* Start Data section *
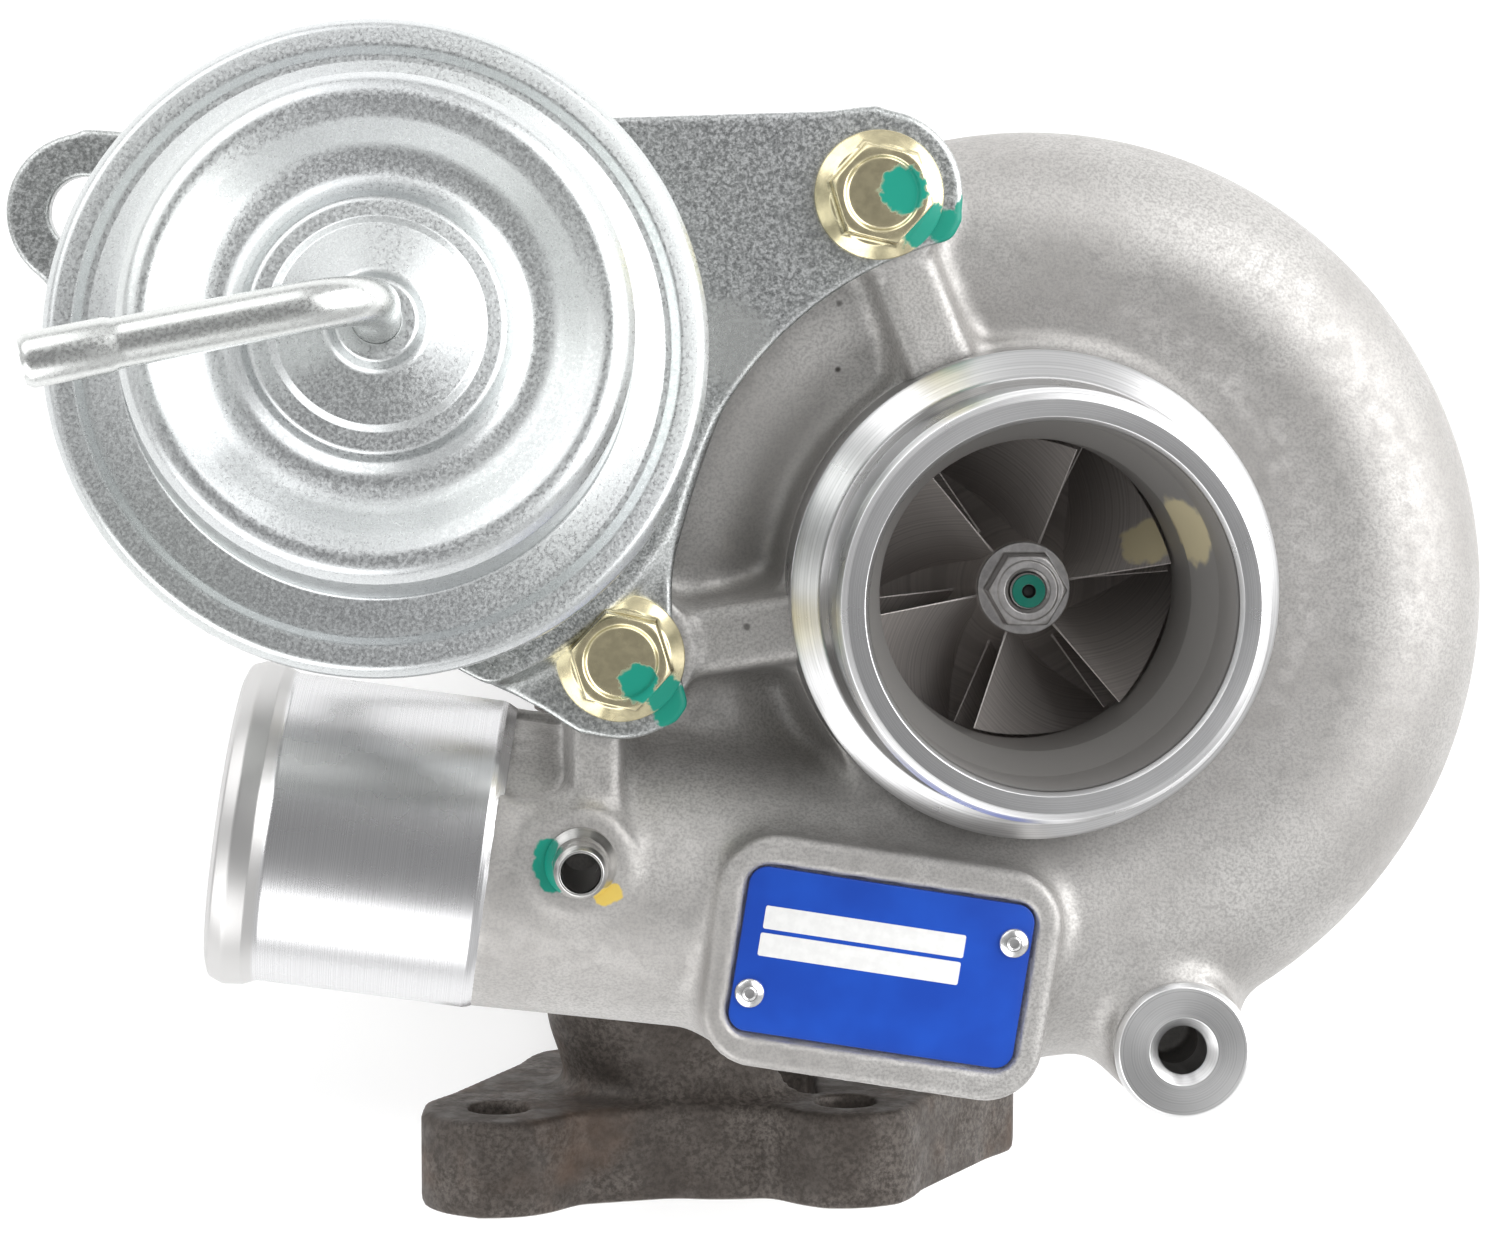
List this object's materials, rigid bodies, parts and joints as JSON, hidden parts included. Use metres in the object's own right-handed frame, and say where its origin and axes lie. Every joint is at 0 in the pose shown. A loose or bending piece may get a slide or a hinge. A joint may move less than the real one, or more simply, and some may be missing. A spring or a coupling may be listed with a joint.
{
  "type": "turbocharger",
  "caption": "Turbocharger with cast compressor and turbine housings, a bearing housing between them, and a canister actuator that works an internal wastegate.",
  "frame": {"origin": "centre of the exhaust outlet flange face, on the shaft axis", "axes": "+Z along the shaft axis, from the exhaust outlet towards the compressor inlet; the manifold flange faces -Y"},
  "size_m": [0.2104, 0.1863, 0.2253],
  "materials": {
    "cast_aluminium": "sand cast with machined spigots and faces",
    "wheel_aluminium": "dark satin cast",
    "cast_iron": "rough cast",
    "turned_steel": "ground and turned",
    "zinc_plate": "bright zinc plate, faint blue cast",
    "bracket_zinc": "speckled zinc plate",
    "yellow_zinc": "yellow passivated zinc",
    "dark_steel": "oiled black steel",
    "nickel_alloy": "cast heat resisting alloy",
    "bronze": "turned bearing bronze",
    "rubber": "matte",
    "guide_polymer": "matte",
    "blue_plate": "blue printed aluminium plate with plain white fields"
  },
  "bodies": {
    "casing": {"compressor_housing": "cast_aluminium", "backplate": "cast_aluminium", "bearing_housing": "cast_iron", "turbine_housing": "cast_iron", "boost_nipple": "turned_steel", "wastegate_bushing": "turned_steel", "id_plate_rivets": "turned_steel", "can_studs": "turned_steel", "heat_shield": "turned_steel", "compressor_seal_ring": "dark_steel", "turbine_seal_ring": "dark_steel", "bush_retaining_rings": "dark_steel", "backplate_screws": "dark_steel", "turbine_clamp_bolts": "dark_steel", "turbine_clamp_plates": "dark_steel", "thrust_bearing": "bronze", "backplate_seal": "rubber", "rod_guide": "guide_polymer", "id_plate": "blue_plate", "actuator_cover": "zinc_plate", "actuator_can": "zinc_plate", "actuator_pipe": "zinc_plate", "compressor_clamp_plates": "zinc_plate", "compressor_clamp_bolts": "zinc_plate", "actuator_bracket": "bracket_zinc", "bracket_bolts": "yellow_zinc", "can_nuts": "yellow_zinc"},
    "rotor": {"compressor_wheel": "wheel_aluminium", "impeller_nut": "turned_steel", "thrust_collar": "turned_steel", "thrust_washer": "turned_steel", "turbine_wheel_shaft": "nickel_alloy"},
    "front_bush": {"front_bush": "bronze"},
    "rear_bush": {"rear_bush": "bronze"},
    "rod": {"actuator_rod": "zinc_plate", "rod_lock_nut": "yellow_zinc", "rod_end": "zinc_plate", "piston_cup": "yellow_zinc", "diaphragm": "rubber", "actuator_spring": "dark_steel"},
    "wastegate": {"wastegate_arm": "nickel_alloy", "wastegate_lever": "turned_steel", "lever_pin": "turned_steel", "lever_clip": "dark_steel"},
    "valve": {"wastegate_valve": "nickel_alloy", "wastegate_valve_washer": "nickel_alloy"}
  },
  "joints": [
    {"name": "rotor_spin", "type": "hinge", "parent": "casing", "child": "rotor", "pos_m": [0, 0, 0.1], "axis": [0, 0, 1], "continuous": true},
    {"name": "front_bush_spin", "type": "hinge", "parent": "casing", "child": "front_bush", "pos_m": [0, 0, 0.094], "axis": [0, 0, 1], "continuous": true},
    {"name": "rear_bush_spin", "type": "hinge", "parent": "casing", "child": "rear_bush", "pos_m": [0, 0, 0.076], "axis": [0, 0, 1], "continuous": true},
    {"name": "rod_slide", "type": "slide", "parent": "casing", "child": "rod", "axis": [-0.0472, -0.1582, -0.9863], "range_m": [0, 0.008], "stiffness_N_per_m": 6000, "springref_m": -0.012, "deforming": ["actuator_spring", "diaphragm"]},
    {"name": "wastegate_swing", "type": "hinge", "parent": "casing", "child": "wastegate", "pos_m": [-0.10339, -0.00868, 0.02403], "axis": [-0.9583, 0.2857, 0], "range_deg": [0, 22.92]},
    {"name": "valve_spin", "type": "hinge", "parent": "wastegate", "child": "valve", "pos_m": [-0.03883, -0.00914, 0.02403], "axis": [0, 0, 1], "continuous": true}
  ],
  "couplings": [
    {"joint": "wastegate_swing", "follows": "rod_slide", "rad_per_m": 50},
    {"joint": "front_bush_spin", "follows": "rotor_spin", "ratio": 0.3},
    {"joint": "rear_bush_spin", "follows": "rotor_spin", "ratio": 0.3}
  ]
}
* End Data section *
_Exercise details_
Which lines include the word "origin"? Copy every one of them.

_Correct answer_
List this object's materials, rigid bodies, parts and joints as JSON, hidden parts included. Use metres in the object's own right-handed frame, and say where its origin and axes lie. Every joint is at 0 in the pose shown. A loose or bending piece may get a slide or a hinge. A joint may move less than the real one, or more simply, and some may be missing. A spring or a coupling may be listed with a joint.
  "frame": {"origin": "centre of the exhaust outlet flange face, on the shaft axis", "axes": "+Z along the shaft axis, from the exhaust outlet towards the compressor inlet; the manifold flange faces -Y"},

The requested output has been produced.